Pull out of the data below the stretch of lines bounded by the one containing "tail_path = tail_line.wires()[0]" and the one containing "points = [vertex.co", both bounds included, unchanged.

## Provided information

▼▼▼

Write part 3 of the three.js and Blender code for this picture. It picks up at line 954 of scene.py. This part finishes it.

▲▲▲
▼▼▼

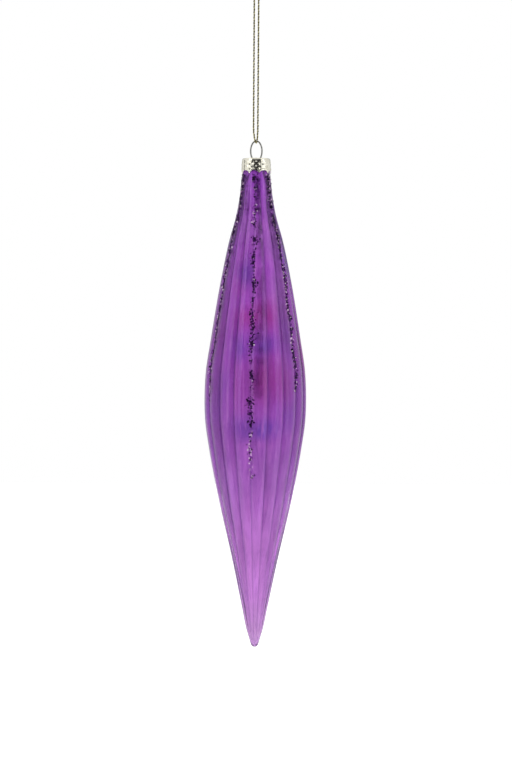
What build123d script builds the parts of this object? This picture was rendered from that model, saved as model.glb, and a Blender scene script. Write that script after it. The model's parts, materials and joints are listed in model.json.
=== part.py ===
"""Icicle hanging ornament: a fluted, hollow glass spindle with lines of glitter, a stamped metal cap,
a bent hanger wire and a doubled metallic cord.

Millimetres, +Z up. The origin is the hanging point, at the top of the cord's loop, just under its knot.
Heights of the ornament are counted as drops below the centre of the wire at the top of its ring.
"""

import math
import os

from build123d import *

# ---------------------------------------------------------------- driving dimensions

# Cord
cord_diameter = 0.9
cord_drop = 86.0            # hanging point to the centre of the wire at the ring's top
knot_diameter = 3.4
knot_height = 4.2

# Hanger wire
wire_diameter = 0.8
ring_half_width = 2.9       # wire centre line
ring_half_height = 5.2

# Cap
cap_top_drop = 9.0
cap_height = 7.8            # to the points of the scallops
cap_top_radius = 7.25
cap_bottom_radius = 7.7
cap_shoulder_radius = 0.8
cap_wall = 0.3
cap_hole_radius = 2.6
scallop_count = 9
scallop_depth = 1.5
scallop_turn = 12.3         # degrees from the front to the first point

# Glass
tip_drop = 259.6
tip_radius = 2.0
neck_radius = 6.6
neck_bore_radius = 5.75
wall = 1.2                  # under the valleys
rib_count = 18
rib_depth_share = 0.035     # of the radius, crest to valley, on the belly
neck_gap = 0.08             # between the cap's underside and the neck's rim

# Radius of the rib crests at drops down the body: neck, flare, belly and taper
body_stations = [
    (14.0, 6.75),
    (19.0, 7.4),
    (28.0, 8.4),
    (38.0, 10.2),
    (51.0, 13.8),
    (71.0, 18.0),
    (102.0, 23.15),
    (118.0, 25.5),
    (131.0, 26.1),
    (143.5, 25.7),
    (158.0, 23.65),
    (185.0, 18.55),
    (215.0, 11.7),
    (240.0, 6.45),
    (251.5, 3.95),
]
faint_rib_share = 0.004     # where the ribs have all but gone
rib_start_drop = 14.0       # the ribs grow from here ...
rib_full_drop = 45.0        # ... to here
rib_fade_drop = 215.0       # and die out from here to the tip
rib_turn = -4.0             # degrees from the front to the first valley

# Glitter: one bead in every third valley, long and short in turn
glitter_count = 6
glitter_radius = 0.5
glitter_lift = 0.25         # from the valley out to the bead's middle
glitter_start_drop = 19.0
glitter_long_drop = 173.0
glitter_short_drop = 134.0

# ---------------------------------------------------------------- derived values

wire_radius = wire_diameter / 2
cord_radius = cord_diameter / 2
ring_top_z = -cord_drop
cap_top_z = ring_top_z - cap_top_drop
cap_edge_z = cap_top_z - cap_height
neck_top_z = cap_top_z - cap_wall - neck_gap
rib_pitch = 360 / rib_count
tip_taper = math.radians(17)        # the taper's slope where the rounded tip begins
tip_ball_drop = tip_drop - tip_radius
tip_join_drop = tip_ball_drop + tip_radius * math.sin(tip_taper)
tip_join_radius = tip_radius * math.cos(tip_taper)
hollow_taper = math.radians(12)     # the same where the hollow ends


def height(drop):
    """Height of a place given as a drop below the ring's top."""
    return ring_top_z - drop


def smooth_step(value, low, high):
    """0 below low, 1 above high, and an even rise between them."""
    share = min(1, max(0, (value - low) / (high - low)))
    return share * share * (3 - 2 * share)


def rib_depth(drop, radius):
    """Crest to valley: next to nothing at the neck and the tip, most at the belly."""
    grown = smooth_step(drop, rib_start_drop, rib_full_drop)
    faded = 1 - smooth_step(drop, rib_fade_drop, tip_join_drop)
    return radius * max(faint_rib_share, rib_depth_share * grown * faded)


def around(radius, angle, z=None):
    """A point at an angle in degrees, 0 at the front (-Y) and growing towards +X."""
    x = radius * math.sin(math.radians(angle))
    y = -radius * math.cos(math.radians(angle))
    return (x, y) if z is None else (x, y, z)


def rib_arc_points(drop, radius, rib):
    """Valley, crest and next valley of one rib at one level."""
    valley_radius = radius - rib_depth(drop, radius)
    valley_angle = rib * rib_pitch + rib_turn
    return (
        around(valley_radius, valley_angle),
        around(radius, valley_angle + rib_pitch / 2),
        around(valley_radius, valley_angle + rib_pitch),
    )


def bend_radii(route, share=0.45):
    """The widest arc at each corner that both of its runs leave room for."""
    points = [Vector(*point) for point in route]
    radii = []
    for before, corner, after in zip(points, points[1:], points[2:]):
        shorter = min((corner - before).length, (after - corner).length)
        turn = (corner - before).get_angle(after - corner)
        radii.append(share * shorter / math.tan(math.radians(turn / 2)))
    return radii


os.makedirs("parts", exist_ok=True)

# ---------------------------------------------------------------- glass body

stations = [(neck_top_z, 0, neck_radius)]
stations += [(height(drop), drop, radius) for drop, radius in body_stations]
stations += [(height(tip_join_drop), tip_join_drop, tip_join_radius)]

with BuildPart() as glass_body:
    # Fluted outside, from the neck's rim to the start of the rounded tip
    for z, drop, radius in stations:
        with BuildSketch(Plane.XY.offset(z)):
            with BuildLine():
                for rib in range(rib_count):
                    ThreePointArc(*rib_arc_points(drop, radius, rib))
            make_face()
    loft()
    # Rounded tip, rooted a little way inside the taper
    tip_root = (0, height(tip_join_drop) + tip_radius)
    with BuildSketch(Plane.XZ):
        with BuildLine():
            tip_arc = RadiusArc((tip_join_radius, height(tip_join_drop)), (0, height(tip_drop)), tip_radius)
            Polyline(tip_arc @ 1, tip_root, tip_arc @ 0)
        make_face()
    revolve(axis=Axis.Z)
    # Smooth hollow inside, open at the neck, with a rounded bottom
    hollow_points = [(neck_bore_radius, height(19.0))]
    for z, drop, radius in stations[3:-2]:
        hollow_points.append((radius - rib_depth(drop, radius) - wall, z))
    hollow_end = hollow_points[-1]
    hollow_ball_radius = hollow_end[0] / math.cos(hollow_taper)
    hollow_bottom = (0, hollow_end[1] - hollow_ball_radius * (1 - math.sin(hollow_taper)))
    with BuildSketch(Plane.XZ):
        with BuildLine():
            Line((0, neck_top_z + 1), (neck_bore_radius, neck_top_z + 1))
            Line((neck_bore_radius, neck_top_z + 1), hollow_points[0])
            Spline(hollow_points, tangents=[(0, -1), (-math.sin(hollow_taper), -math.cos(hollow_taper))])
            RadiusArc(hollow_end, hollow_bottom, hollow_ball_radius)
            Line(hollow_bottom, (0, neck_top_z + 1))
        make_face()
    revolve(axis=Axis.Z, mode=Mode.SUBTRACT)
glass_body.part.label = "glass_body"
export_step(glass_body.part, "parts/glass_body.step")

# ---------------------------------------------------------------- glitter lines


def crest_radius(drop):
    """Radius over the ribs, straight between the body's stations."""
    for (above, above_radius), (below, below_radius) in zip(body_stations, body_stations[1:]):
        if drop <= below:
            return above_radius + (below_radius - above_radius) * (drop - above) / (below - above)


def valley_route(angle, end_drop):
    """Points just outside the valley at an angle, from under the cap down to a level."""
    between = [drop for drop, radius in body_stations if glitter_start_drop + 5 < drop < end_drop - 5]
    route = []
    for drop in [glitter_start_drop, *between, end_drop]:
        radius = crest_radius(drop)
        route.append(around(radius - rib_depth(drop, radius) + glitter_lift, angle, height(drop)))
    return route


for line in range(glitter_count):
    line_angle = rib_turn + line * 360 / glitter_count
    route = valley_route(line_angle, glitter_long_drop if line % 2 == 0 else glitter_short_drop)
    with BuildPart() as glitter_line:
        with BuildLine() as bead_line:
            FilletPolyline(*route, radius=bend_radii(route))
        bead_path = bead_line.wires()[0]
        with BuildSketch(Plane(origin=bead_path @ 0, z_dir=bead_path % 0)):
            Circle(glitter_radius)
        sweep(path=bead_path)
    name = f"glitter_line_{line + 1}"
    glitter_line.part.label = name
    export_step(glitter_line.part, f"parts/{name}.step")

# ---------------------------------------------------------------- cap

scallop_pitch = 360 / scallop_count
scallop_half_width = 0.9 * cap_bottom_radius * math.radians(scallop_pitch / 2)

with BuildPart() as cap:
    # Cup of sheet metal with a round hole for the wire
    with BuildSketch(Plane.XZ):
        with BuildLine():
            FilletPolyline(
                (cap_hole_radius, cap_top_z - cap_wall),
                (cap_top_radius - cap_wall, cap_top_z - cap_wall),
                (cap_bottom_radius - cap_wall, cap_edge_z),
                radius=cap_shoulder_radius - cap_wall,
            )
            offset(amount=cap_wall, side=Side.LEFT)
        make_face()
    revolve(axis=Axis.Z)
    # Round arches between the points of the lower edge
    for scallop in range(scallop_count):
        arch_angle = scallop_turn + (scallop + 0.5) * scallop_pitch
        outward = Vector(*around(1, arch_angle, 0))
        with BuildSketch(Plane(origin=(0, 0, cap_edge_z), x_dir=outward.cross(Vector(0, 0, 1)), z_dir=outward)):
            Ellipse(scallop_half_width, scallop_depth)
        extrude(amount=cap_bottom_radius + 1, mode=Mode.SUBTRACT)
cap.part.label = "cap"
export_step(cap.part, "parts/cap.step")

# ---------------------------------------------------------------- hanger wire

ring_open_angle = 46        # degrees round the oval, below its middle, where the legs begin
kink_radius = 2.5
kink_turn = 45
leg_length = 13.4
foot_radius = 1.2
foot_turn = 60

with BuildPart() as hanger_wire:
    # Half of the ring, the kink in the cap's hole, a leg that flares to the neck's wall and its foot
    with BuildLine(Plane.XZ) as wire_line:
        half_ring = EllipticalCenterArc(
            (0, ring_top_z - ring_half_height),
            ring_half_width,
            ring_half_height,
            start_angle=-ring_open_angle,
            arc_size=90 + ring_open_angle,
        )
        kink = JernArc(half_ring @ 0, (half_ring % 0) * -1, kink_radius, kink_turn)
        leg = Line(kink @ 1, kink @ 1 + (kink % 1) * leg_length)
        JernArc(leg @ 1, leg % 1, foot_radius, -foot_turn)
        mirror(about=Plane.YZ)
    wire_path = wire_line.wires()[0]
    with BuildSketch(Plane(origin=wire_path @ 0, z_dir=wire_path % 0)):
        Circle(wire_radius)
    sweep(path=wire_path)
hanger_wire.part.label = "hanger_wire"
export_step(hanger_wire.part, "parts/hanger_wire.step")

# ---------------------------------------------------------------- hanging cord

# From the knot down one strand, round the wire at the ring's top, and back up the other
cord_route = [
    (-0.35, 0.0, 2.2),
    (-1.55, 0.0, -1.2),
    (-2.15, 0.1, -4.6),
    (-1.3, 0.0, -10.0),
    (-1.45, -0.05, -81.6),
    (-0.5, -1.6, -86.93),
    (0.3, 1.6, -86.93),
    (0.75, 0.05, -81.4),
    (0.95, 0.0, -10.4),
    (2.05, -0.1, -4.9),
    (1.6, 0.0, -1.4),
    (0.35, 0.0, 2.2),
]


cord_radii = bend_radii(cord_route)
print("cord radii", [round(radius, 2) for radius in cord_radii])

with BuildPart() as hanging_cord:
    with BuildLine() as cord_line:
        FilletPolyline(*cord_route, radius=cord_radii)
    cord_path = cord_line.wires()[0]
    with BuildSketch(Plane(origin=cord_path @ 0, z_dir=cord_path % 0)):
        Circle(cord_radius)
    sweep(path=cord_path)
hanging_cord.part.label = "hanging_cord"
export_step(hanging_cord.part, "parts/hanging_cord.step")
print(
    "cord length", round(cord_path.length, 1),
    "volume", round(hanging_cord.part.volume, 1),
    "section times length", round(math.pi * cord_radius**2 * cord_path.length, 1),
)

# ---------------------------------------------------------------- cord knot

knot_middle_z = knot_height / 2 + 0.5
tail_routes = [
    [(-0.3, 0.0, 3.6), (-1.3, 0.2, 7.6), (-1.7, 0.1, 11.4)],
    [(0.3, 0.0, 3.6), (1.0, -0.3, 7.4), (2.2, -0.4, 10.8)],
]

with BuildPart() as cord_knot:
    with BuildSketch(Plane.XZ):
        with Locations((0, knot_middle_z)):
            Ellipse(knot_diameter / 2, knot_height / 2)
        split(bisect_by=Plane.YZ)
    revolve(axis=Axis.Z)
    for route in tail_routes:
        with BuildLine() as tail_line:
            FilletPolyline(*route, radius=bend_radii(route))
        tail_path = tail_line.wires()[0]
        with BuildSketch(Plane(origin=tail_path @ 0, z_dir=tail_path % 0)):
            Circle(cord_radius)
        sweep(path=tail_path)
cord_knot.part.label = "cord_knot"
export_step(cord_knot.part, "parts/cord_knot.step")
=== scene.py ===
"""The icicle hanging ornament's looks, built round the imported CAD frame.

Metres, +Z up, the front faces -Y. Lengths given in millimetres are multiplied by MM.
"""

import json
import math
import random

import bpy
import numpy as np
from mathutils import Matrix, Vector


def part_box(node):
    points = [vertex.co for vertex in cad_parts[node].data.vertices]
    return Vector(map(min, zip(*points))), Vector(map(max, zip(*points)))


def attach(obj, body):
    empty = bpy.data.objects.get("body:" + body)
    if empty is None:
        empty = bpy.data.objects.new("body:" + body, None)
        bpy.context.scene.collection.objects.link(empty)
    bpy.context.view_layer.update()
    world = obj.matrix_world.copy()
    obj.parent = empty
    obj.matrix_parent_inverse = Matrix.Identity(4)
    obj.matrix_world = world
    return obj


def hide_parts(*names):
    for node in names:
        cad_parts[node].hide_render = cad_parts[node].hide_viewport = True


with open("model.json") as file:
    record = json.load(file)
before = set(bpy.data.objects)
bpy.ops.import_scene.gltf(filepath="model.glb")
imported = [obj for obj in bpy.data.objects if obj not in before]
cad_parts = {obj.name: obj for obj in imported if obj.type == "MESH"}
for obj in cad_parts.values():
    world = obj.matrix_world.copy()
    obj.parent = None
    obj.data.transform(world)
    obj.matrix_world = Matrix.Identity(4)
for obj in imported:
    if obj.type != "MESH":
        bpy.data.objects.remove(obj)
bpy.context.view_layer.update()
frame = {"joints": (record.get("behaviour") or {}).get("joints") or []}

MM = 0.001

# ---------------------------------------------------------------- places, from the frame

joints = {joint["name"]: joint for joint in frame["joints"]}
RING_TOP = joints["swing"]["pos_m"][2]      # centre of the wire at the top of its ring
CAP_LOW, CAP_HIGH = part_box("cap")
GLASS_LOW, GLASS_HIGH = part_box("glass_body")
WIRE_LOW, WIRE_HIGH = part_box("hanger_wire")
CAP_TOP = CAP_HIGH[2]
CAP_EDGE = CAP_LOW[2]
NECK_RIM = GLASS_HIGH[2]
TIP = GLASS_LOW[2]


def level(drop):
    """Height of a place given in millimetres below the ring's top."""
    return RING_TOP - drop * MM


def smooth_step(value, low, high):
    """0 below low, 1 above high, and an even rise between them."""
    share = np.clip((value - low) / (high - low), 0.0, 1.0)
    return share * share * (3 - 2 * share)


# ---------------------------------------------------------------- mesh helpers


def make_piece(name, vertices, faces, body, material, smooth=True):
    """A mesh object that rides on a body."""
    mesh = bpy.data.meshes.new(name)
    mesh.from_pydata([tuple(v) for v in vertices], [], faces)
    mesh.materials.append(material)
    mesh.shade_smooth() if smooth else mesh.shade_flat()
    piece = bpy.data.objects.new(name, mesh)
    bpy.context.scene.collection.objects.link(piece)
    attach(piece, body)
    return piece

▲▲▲
▼▼▼

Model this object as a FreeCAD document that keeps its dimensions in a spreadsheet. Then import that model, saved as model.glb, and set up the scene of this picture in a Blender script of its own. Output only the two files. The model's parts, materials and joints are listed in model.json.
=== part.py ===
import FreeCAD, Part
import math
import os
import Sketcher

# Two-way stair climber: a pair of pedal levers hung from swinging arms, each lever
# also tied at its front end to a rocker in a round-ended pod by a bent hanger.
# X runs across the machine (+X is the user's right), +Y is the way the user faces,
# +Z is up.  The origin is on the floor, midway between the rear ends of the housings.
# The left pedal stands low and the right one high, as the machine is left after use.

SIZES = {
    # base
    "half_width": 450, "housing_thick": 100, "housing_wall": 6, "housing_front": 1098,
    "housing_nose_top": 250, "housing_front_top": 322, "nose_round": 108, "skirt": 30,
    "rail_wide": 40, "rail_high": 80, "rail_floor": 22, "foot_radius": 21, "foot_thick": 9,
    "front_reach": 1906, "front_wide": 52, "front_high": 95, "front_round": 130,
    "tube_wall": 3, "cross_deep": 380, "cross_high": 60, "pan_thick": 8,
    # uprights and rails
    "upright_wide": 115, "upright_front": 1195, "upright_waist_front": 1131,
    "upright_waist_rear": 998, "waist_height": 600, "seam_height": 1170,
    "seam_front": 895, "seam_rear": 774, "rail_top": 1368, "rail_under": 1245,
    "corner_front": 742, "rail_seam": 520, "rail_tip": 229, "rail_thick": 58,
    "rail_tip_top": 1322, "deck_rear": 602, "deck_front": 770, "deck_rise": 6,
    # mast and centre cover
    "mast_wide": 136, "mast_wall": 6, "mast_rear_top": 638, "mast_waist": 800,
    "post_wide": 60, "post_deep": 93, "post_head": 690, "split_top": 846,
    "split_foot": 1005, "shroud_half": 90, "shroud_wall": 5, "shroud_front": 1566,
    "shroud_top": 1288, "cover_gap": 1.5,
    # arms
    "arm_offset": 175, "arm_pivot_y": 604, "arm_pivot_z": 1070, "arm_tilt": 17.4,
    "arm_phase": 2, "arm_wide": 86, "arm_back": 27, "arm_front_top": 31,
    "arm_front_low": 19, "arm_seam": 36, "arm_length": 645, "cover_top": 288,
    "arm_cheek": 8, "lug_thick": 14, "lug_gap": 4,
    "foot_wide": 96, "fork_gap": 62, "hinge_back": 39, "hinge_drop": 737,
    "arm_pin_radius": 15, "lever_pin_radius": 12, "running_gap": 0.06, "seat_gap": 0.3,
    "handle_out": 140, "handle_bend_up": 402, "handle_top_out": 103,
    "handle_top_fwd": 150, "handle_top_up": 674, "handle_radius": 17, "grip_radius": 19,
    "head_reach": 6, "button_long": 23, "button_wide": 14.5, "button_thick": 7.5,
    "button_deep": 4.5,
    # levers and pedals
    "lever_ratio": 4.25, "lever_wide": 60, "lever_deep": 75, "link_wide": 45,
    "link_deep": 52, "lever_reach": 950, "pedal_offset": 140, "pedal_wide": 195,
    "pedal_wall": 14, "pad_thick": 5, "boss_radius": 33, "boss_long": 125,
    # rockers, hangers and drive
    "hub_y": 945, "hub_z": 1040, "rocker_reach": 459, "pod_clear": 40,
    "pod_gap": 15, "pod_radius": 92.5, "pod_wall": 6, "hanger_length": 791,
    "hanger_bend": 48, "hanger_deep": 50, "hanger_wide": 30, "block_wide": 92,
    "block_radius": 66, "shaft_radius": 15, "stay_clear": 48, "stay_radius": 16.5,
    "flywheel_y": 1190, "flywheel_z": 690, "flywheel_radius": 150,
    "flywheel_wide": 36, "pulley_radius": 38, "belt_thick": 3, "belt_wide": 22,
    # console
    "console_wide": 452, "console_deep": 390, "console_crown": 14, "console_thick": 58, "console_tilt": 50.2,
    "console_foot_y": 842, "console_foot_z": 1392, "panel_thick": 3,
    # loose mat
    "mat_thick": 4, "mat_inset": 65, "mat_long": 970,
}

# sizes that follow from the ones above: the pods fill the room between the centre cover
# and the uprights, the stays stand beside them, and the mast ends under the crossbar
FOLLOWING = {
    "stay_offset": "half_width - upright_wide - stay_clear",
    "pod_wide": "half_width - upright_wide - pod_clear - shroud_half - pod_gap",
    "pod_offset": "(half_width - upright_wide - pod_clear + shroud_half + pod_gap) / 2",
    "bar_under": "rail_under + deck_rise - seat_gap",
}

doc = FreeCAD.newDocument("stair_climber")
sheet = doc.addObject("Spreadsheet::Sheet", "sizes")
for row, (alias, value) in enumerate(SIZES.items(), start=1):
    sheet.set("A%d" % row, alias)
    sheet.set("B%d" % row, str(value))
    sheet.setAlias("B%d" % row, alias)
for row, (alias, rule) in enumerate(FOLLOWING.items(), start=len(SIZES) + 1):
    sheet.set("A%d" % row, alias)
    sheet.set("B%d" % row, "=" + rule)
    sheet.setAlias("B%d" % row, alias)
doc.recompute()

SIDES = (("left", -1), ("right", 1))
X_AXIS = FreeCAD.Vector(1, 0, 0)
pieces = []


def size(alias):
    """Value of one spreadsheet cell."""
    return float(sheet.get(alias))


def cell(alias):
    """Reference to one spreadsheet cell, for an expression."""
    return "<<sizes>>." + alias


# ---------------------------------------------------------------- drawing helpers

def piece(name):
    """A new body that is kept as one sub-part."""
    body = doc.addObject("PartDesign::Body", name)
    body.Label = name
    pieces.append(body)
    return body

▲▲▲

## Output below
        tail_path = tail_line.wires()[0]
        with BuildSketch(Plane(origin=tail_path @ 0, z_dir=tail_path % 0)):
            Circle(cord_radius)
        sweep(path=tail_path)
cord_knot.part.label = "cord_knot"
export_step(cord_knot.part, "parts/cord_knot.step")
=== scene.py ===
"""The icicle hanging ornament's looks, built round the imported CAD frame.

Metres, +Z up, the front faces -Y. Lengths given in millimetres are multiplied by MM.
"""

import json
import math
import random

import bpy
import numpy as np
from mathutils import Matrix, Vector


def part_box(node):
    points = [vertex.co for vertex in cad_parts[node].data.vertices]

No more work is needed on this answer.